7. “Some gums.” Counting the uncountable.

For example:
Samantha: I want some gums. Anyone have some gums?

The reason ‘some gums’ didn’t used to fly is because gum is considered an “uncountable noun.” Uncountable nouns are abstract things like love and hate, or diffuse things like air, which apparently cannot be counted. They don’t take a plural form.

Or at least they didn’t.

Because why shouldn’t more than one gum be gums? For most of us, gum is no longer a formless mass of tree resin; rather, it’s neat little bullets of flavoured spearmint we dispense to friends on a night out, easily counted and obviously plural.

To go further, why not some golds or some sorghums? Quantifying uncountables is thrilling and something we all engage in. It makes the abstract and the timeless palpably specific and attainable.

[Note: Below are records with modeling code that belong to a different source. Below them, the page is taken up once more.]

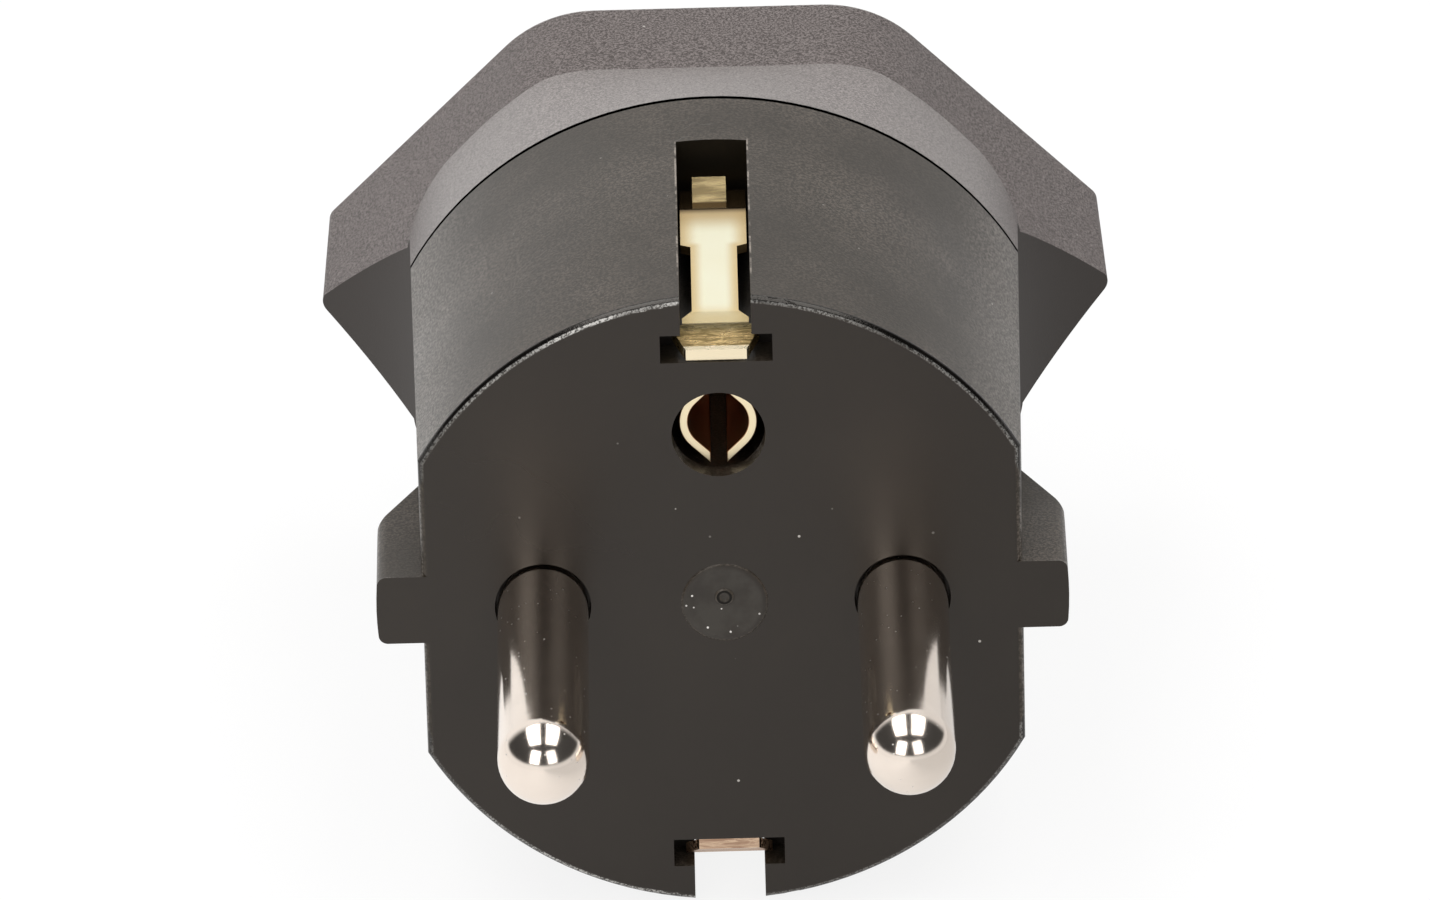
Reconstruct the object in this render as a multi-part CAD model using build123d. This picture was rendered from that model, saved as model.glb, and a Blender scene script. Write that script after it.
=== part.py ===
from build123d import *
import math
import os

os.makedirs("parts", exist_ok=True)

# Travel adapter with a two-pin earthed plug in front and a recessed three-hole socket behind.
# Millimetres. X is across the pins, Y runs from the plug face into the body, Z is up.
# The origin is the centre of the plug face, midway between the pins.

# Plug pins
pin_spacing = 19.0
pin_r = 2.4
pin_length = 19.0
pin_hole_clearance = 0.15
pin_ring_depth = 1.2
pin_shank_r = 2.1
pin_shank_clearance = 0.03
pin_seat_depth = 10.0
pin_flange_r = 3.5
pin_flange_thickness = 2.0
pin_neck_r = 1.5
rivet_head_height = 0.8
rivet_head_r = 1.95

# Front moulding
body_r = 18.1
body_flat = 15.85
body_length = 22.65
draft = 1.27
front_wall = 3.0
side_wall = 2.2
flat_wall = 1.8
face_edge_radius = 0.4

# Guide ribs on the flats
rib_r = 18.3
rib_width = 3.95
rib_full_length = 6.1
rib_run_out = 4.7
rib_corner_radius = 0.5

# Earth clip slots, top and bottom
slot_width = 3.75
slot_length = 17.7
slot_depth = 3.82
slot_block_wall = 2.2
slot_block_floor = 1.6
t_bar_width = 5.9
t_bar_height = 1.6
t_bar_depth = 2.2
slot_end_wall = 1.5

# Round earth contact hole above the pins
earth_hole_height = 10.0
earth_hole_r = 2.47
earth_hole_lip = 1.0
earth_chamber_r = 3.1
earth_chamber_wall = 1.2
boss_wall = 1.5

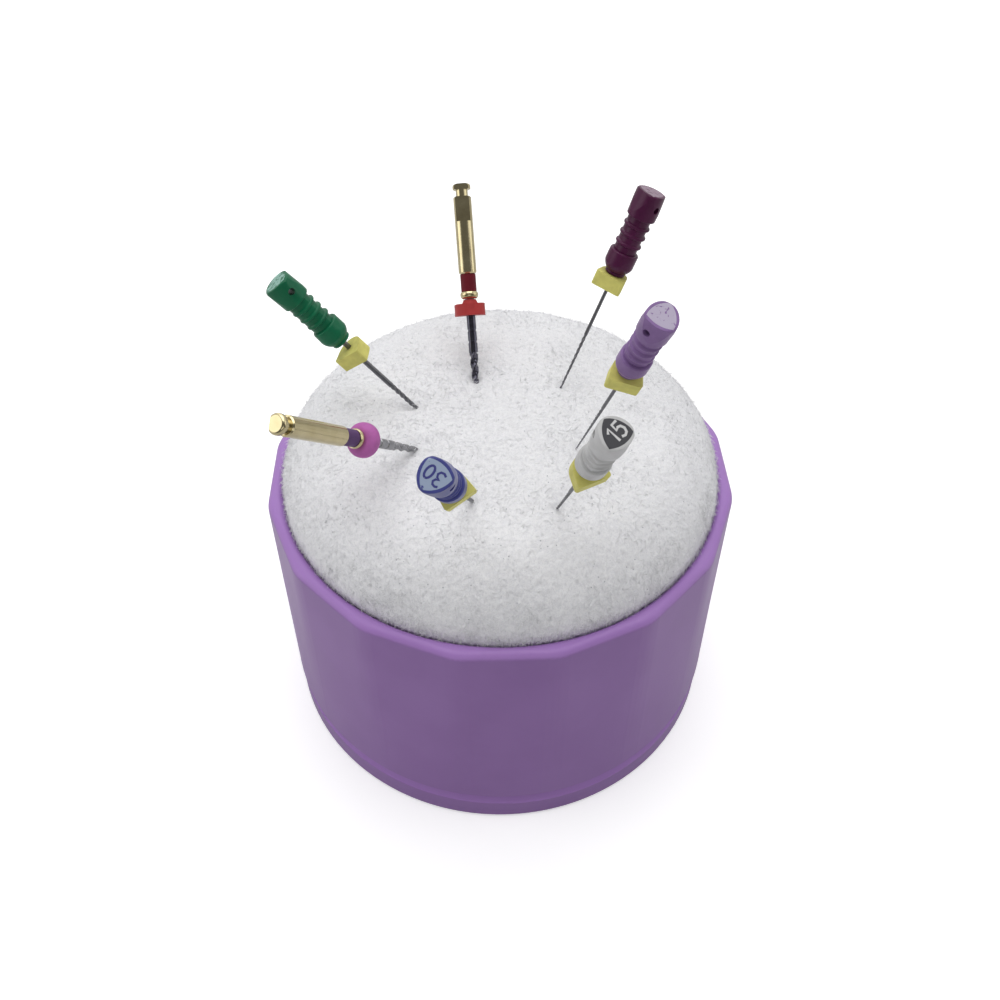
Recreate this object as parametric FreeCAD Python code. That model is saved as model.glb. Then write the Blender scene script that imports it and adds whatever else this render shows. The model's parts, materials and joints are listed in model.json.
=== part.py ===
import FreeCAD, Part
import math
import os

# Endodontic file stand: a moulded cup, a domed foam insert and seven instruments standing in it.
# Millimetres and degrees. The origin is the centre of the cup's underside, +Z up, -Y the front.

# Cup
cup_height = 39.0
rim_corner_radius = 31.5        # axis to a corner of the faceted rim
facet_count = 16
facet_corner_round = 7.0
body_flare = 0.3                # round lower end of the body beyond the rim's corners
wall_thickness = 2.82           # at the middle of a rim facet
floor_thickness = 2.4
floor_round = 1.5
lip_outer_round = 0.9
lip_inner_round = 0.8
lip_bevel_angle = 60.0          # inner bevel above the horizontal
foot_inset = 0.1                # foot ring inside the body's lower end
foot_height = 4.3
foot_round = 0.9
foot_shoulder_round = 0.35
foot_ring_width = 4.7           # face that the cup stands on, its rounding included
groove_height = 2.0             # coved groove between foot and body
groove_step = 0.9
underside_depth = 1.2
underside_draft = 0.4

# Foam insert
foam_fit = 0.2                  # radial play inside the bore
foam_crown_rise = 10.3          # crown above the rim
foam_crown_bow = 1.0            # share of that rise in the nearly flat crown
foam_shoulder_drop = 0.2        # start of the shoulder below the rim
foam_lip_gap = 0.1              # inside the lip's own inner round
pierce_play = 0.05              # radial play round each blade in the foam

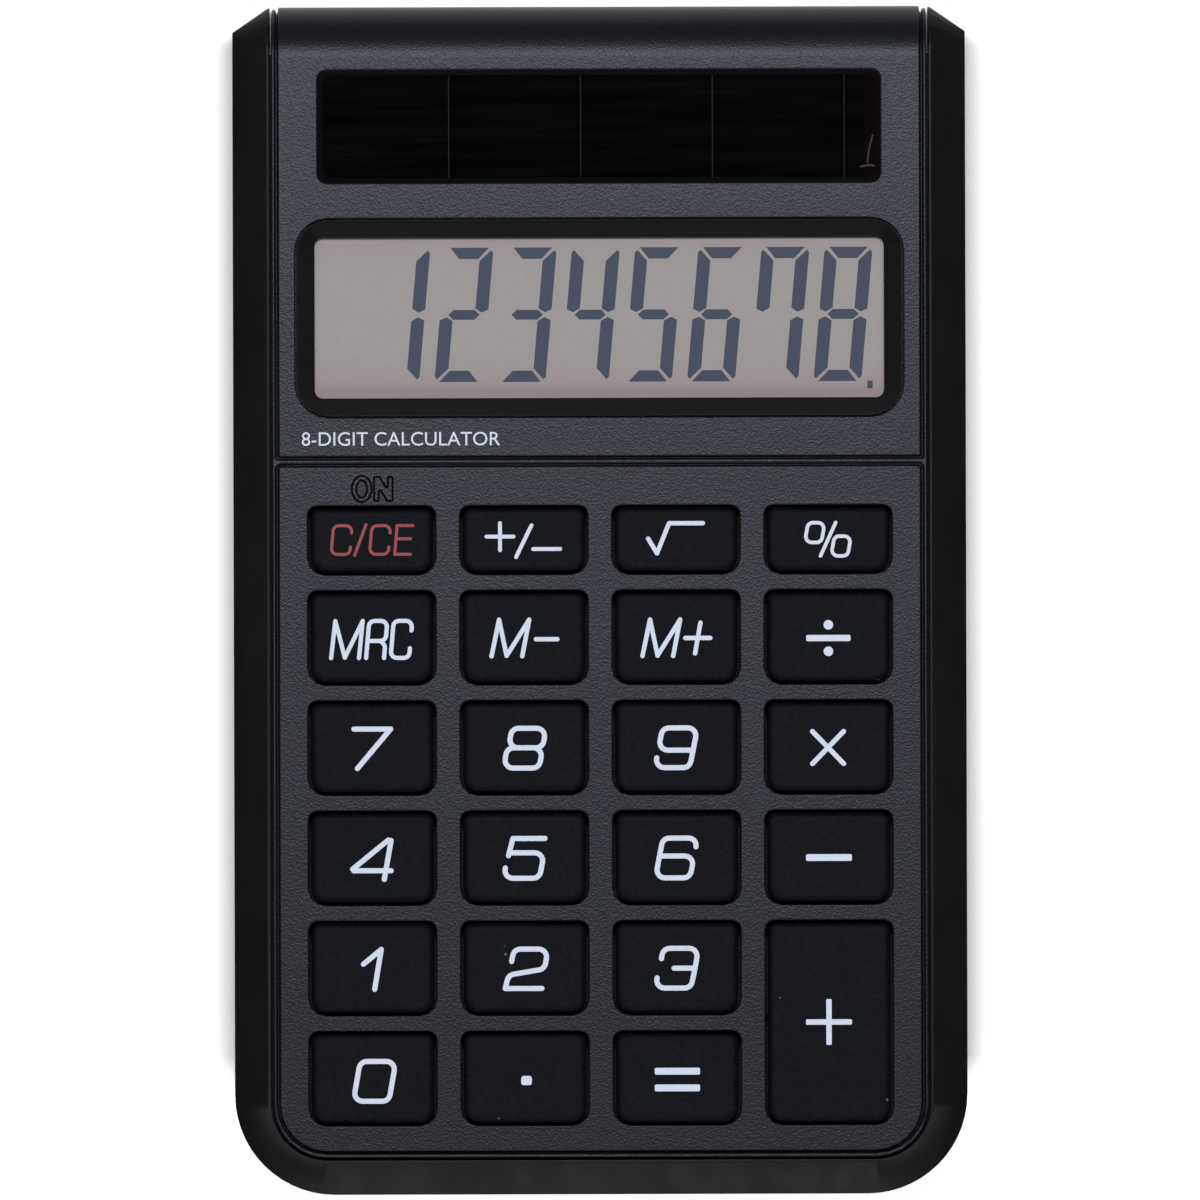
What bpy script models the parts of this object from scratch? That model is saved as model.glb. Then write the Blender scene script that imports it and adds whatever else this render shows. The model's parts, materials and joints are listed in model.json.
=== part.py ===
"""Pocket calculator: a slim solar-powered calculator with 23 rubber keys and an 8-digit display.

+X is to the right of a reader, +Y towards the display end and +Z up out of the key side. The origin is on
the surface that the calculator lies on, under the middle of its outline. Sizes are in metres.
"""

import math

import bmesh
import bpy
from mathutils import Vector

MM = 0.001

# Outline and height of the whole calculator
BODY_WIDTH = 70.4 * MM
BODY_LENGTH = 114.2 * MM
TOP_Z = 9.5 * MM
UNDERSIDE_Z = 0.5 * MM
BODY_CORNER = 9.6 * MM
END_ROUND = 5.0 * MM

# Front panel
PANEL_HALF_WIDTH = 31.46 * MM
PANEL_FRONT_Y = -53.53 * MM
PANEL_CORNER = 5.05 * MM
PANEL_THICKNESS = 1.5 * MM
SKIRT_THICKNESS = 1.2 * MM
SKIRT_BOTTOM_Z = 2.0 * MM
BEAD_DROP = 0.2 * MM
GROOVE_DEPTH = 0.75 * MM
GROOVE_WIDTH = 0.28 * MM
GROOVE_FLOOR_WIDTH = 0.04 * MM
GROOVE_TRIM = 0.02 * MM  # taken off each field's edge, so that its side runs straight down into the groove
PLATEAU_HALF_WIDTH = 30.85 * MM
PLATEAU_FRONT_Y = -52.9 * MM
PLATEAU_CORNER = 4.5 * MM
DIVIDER_LOW_Y = 12.87 * MM
DIVIDER_HIGH_Y = 13.8 * MM
DIVIDER_CORNER = 0.3 * MM

# Side frame: plan position runs from its inner lip to its outer face
LIP_HALF_WIDTH = 31.7 * MM
LIP_FRONT_Y = -53.75 * MM
LIP_CORNER = 5.4 * MM
CREST_WIDTH = 0.3 * MM
RAIL_DROP = 1.6 * MM
FRAME_WALL = 1.65 * MM
FRAME_TIP_Y = 57.05 * MM
FRAME_CHAMFER_Y = 54.6 * MM
FRAME_SOLID_Y = 53.0 * MM

# Keys
KEY_PITCH_X = 14.61 * MM
KEY_PITCH_Y = 10.58 * MM
KEY_OPENING_WIDTH = 12.26 * MM
KEY_OPENING_HEIGHT = 9.08 * MM
TOP_ROW_OPENING_HEIGHT = 6.62 * MM
FIRST_COLUMN_X = -1.5 * KEY_PITCH_X
TOP_ROW_Y = 5.78 * MM
SECOND_ROW_Y = -3.58 * MM
OPENING_UPPER_CORNER = 0.9 * MM
OPENING_LOWER_CORNER = 1.6 * MM
KEY_CLEARANCE = 0.27 * MM
KEY_TOP_Z = 9.8 * MM
KEY_EDGE = 0.4 * MM
KEY_HEAD_BOTTOM_Z = 6.9 * MM
PLUNGER_BOTTOM_Z = 5.05 * MM
PLUNGER_RADIUS = 1.8 * MM

# Windows in the front panel
SOLAR_CENTRE_Y = 45.5 * MM
SOLAR_OPENING = (54.1 * MM, 10.9 * MM)
SOLAR_WALL_SLOPE = 0.55 * MM
SOLAR_CORNER = 0.9 * MM
SOLAR_GLASS = (57.6 * MM, 12.0 * MM, 1.1 * MM)
DISPLAY_CENTRE_Y = 27.12 * MM
DISPLAY_OPENING = (58.4 * MM, 19.1 * MM)
DISPLAY_CORNER = 3.2 * MM
DISPLAY_LEDGE = 0.7 * MM
DISPLAY_LEDGE_Z = 8.55 * MM
BEZEL_WINDOW = (54.7 * MM, 15.35 * MM)
BEZEL_WINDOW_CORNER = 0.8 * MM
BEZEL_TOP_Z = 9.35 * MM
BEZEL_LIP_Z = 8.75 * MM
BEZEL_GAP = 0.1 * MM

# Liquid crystal display, from its front face down
LCD_FRONT_Z = 7.95 * MM
LCD_FILM = 0.2 * MM
LCD_GLASS = 0.7 * MM
LCD_WIDTH = 58.0 * MM
LCD_HEIGHT = 18.6 * MM
LCD_CONTACT_LEDGE = 2.2 * MM
FILM_MARGIN = 0.7 * MM

# Circuit board, key mat and what is fixed to them
BOARD_Z = (3.1 * MM, 4.1 * MM)
BOARD_HALF_WIDTH = 29.6 * MM
BOARD_FRONT_Y = -51.6 * MM
BOARD_BACK_Y = 10.9 * MM
TONGUE_HALF_WIDTH = 19.0 * MM
TONGUE_BACK_Y = 14.4 * MM
MAT_THICKNESS = 0.8 * MM
MAT_BACK_Y = 9.8 * MM
WEB_TOP_Z = 6.0 * MM
WEB_RADII = (3.6 * MM, 2.55 * MM)
WEB_WALL = 0.4 * MM
RIBBON_HALF_WIDTH = 17.0 * MM
RIBBON_THICKNESS = 0.2 * MM
WIRE_RADIUS = 0.4 * MM

# Rear cover and feet
COVER_THICKNESS = 1.4 * MM
COVER_GAP = 0.25 * MM
FOOT_RADIUS = 3.5 * MM
FOOT_RECESS = 0.3 * MM
FOOT_PLACES = [
    (-26.0 * MM, 45.0 * MM),
    (26.0 * MM, 45.0 * MM),
    (-26.0 * MM, -43.0 * MM),
    (26.0 * MM, -43.0 * MM),
]
LABEL_RECESS = (40.0 * MM, 22.0 * MM, 0.25 * MM)
LABEL_CENTRE_Y = 2.0 * MM
RIB_WIDTH = 1.2 * MM
RIB_X = (-20.0 * MM, 0.0, 20.0 * MM)
CUSHION_HALF_WIDTH = 22.0 * MM
CUSHION_THICKNESS = 1.1 * MM

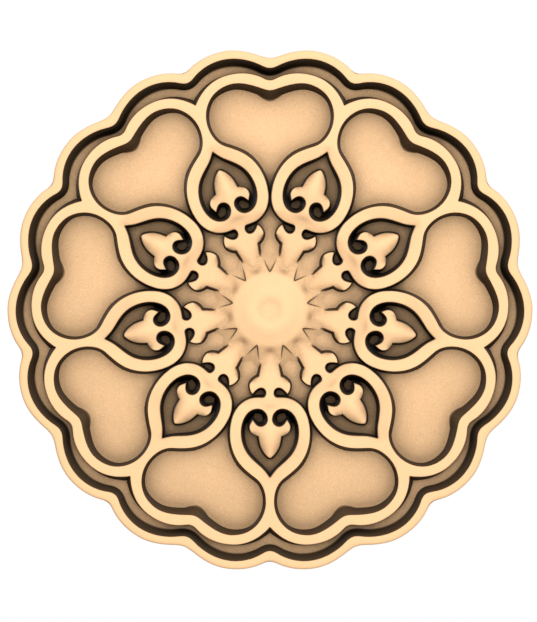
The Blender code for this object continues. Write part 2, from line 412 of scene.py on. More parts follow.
@dataclass
class Relief:
    """The height of the carved surface over the drawing of the half cell, in millimetres.

    A profile runs by the distance from the centre, or where "along" is said, along the palmette's axis.

    Attributes:
        upper: heights of the bands, leaves, lattice and rim.
        dome: heights of the dimpled dome and its skirt.
        shoulder_start: how far from the leaf's axis its shoulder begins to fall, along.
        inner_crest: heights of the inner leaf, along.
        inner_slope: how steeply it falls away from its crest, along.
        band_tilt: how steeply the bands lean into the pocket.
        band_width: how far from the pocket's edge they lean.
        shoulder_slope: how steeply the leaf's shoulder falls.
        shoulder_round: how softly that fall begins.
        shoulder_end: where it fades out, along.
        inner_round: how softly the inner leaf's crest is bent.
        inner_start: where the inner leaf rises out of the neck, along.
        inner_tip: where it ends, along.
        inner_taper: where it narrows towards its tip, along.
        inner_side: where its side runs out into the band, and over what width.
        inner_narrowing: how much less both are past the taper.
        skirt_dip: how deep the dome's skirt is scooped out before each leaf's point.
        skirt_width: how wide that scoop is.
        skirt_start: where it starts, along.
        star: heights of the valleys between the leaves' points, along the lobe's axis.
        star_fold: how steeply they rise on both sides of that axis.
        fold_round: how softly their bottom is bent.
        ground: heights of the sunk ground and the dished lobes' floors.
        dish: how strongly those floors curve up to both sides of the lobe's axis.
        dish_start: where that curve sets in.
        groove_floor: height of the floor between the lattice and the rim.
        pocket_floor: height of the floor inside the palmette.
        crease_width: how softly two surfaces meet in a crease.
        edge_drop: how far the upper surface is worn down at its edges.
        edge_width: how wide that wear is.
        rim_round: radius of the rim's outer edge.
        wall_ease: how much the walls round into the surfaces above and below, from 0 to 1.
        foot_fillet: width of the fillet at the foot of a wall.
        fillet_share: its height, as a share of the wall's.
    """

    upper: Profile = (
        (22.0, 15.3), (25.5, 15.6), (30.0, 16.05), (34.0, 16.6), (38.0, 17.3), (43.0, 18.0), (46.0, 18.4),
        (50.0, 19.35), (52.0, 20.1), (54.0, 21.0), (57.0, 22.3), (61.6, 22.9), (66.0, 23.3), (72.0, 23.5),
        (78.0, 23.3), (84.0, 22.6), (90.0, 21.7), (96.0, 20.9), (100.0, 20.6), (105.0, 20.4), (110.0, 20.0),
        (118.0, 19.3), (126.0, RIM_TOP),
    )
    dome: Profile = (
        (0.0, 20.7), (3.4, 20.78), (5.0, 21.1), (7.0, 21.65), (8.6, 21.93), (10.4, 22.0), (13.0, 21.5),
        (17.0, 20.1), (20.0, 19.15), (21.3, 18.6), (23.0, 17.7), (25.0, 16.7), (27.0, 15.7), (29.5, 14.5),
        (33.0, 12.8),
    )
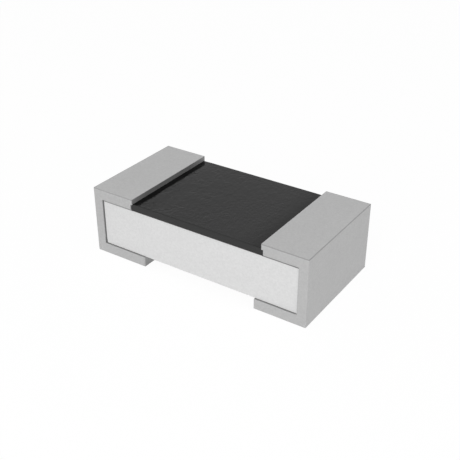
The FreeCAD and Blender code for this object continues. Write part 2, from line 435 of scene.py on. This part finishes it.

Just look at the arrogance of the following:
GUM. RICE. MONEY. WATER. ICE. HONEY

And compare it with the humility and graciousness of the following: gums, rices, moneys, waters, ices, honeys.

Counting the uncountable is empowering. Counting the uncountables even more so.

 

8. “Explain me this”

For example:
Wendy: Please explain me why it’s like this!
Latha: Why on earth you should need to explain [something] to [somebody], and in that exact order, I have no idea.

“Explain me this” is the greatest example of linguistic austerity since everyone started abbrieving in 2010.

Explaining [something] to [somebody] is overly complicated and painful to perform, reminiscent of a hungry labrador doing an obstacle course under timed conditions.

On the other hand, “explain me this” is emotionally immediate and potent; a cry for lucidity and understanding that cannot be resisted. It is a whippet doing the 100m sprint.

Speakers of American English have done a similar thing with the verb write.

“Write me!,” as in, “don’t forget to write me!,” drops the preposition ‘to,’ giving us a marvelous blurring of object and indirect object. Of course, you’ll write to me, but in doing so, you’ll write me, capture me, sing me, shape me. And I’ll write you too, we’ll write each other, conjuring our own inky world into existence.

Similarly, with ‘explain me this,’ there is the sense in which the person being spoken to is being asked to provide an account of the speaker, or to “explain” the speaker. And how to explain a person!? What adjectives can you heap up around them that will do more than describe or define them; that will instead explain them? What facts are relevant? What words will make a person plain?

 

9. Continuous continuous

For example:
Waltraud: And when I was being young, I was drinking a lot of beer, I was celebrating a lot, I was going to discos with my friends. Now, I’m working a lot, I’m eating muesli, I’m calling my grandmother.

Progressive or continuous tenses, formed by adding -ing to a verb, are used when an action is ongoing or incomplete. There’s something loose and undefined about progressives; they appear to provide ‘background’ colour to the real ‘foreground’ of hard events.

Ample use of the progressive is a particularly German quirk. Germans don’t have a progressive tense in German, so they love to use it when they speak English. The effect is fantastic — nothing is ever completed or perfected as past, present and future leak out in all directions into an unbroken stream of action.

 

10. “Dear Sirs”

For example:
Dear Sirs,
I am most interested in joining your esteemed establishment.
Blessings,
Joseph.

Dear Joseph,
Check out our website for further details.
Warm regards,
Fernwood.

English dropped gender for pretty much everything except ships, which are obviously ladies (on account of the prow) and dogs and cats, which are obviously male and female respectively (this being a merely scientific and not grammatical distinction).

We also don’t have properly formal modes of address. If you want to show respect, you can’t simply inflect all your verbs in a special way, as in Spanish, or draw on myriad, subtle honorifics, as in Japanese. Instead, you have to look very serious and employ words that aren’t “formally” formal, but kind of sound formal, like “I am well, thank you, and yourself? Isn’t the weather fine today? And yourself?”

Which is why ‘Sirs’ is such a fantastic innovation. Sirs originates from the fact, in many languages, when you add women to men, you get only men. So in French, for example, if you wanted to address a group of mainly women, with a couple of men, you would use the masculine plural pronoun ‘ils’ and not the feminine ‘elles’.

The Sirs phenomenon is captured below:

10,000 men = Sirs
10,000 women = Madams
5,000 men + 5,000 women = Sirs
8,000 women + 2,000 men = Sirs
9,999 women + 1 man = Sirs

“Dear Sirs” is a grammatical import from languages that do have gender, of which there are many — French, Spanish, Italian, German, Hindi.

However, in English, “sirs” is so thoroughly antiquated and denatured that it doesn’t seem to have much to do with men anymore. Rather, “sirs” should be understood as a new class of person. A Sir is a person, male, female or trans, you wish to show respect.

 

11. A few that probably won’t catch on but should…

From an Ecuadorian — chapters for television episodes, a direct translation of the Spanish capítulos.

From a German — It’s very cheek-in-tongue, which adds an extra layer of tongue-in-cheek to tongue-in-cheek.

From an Argentine — have you proved Fernet? (The Spanish verb probar means to try or taste…it also means to prove).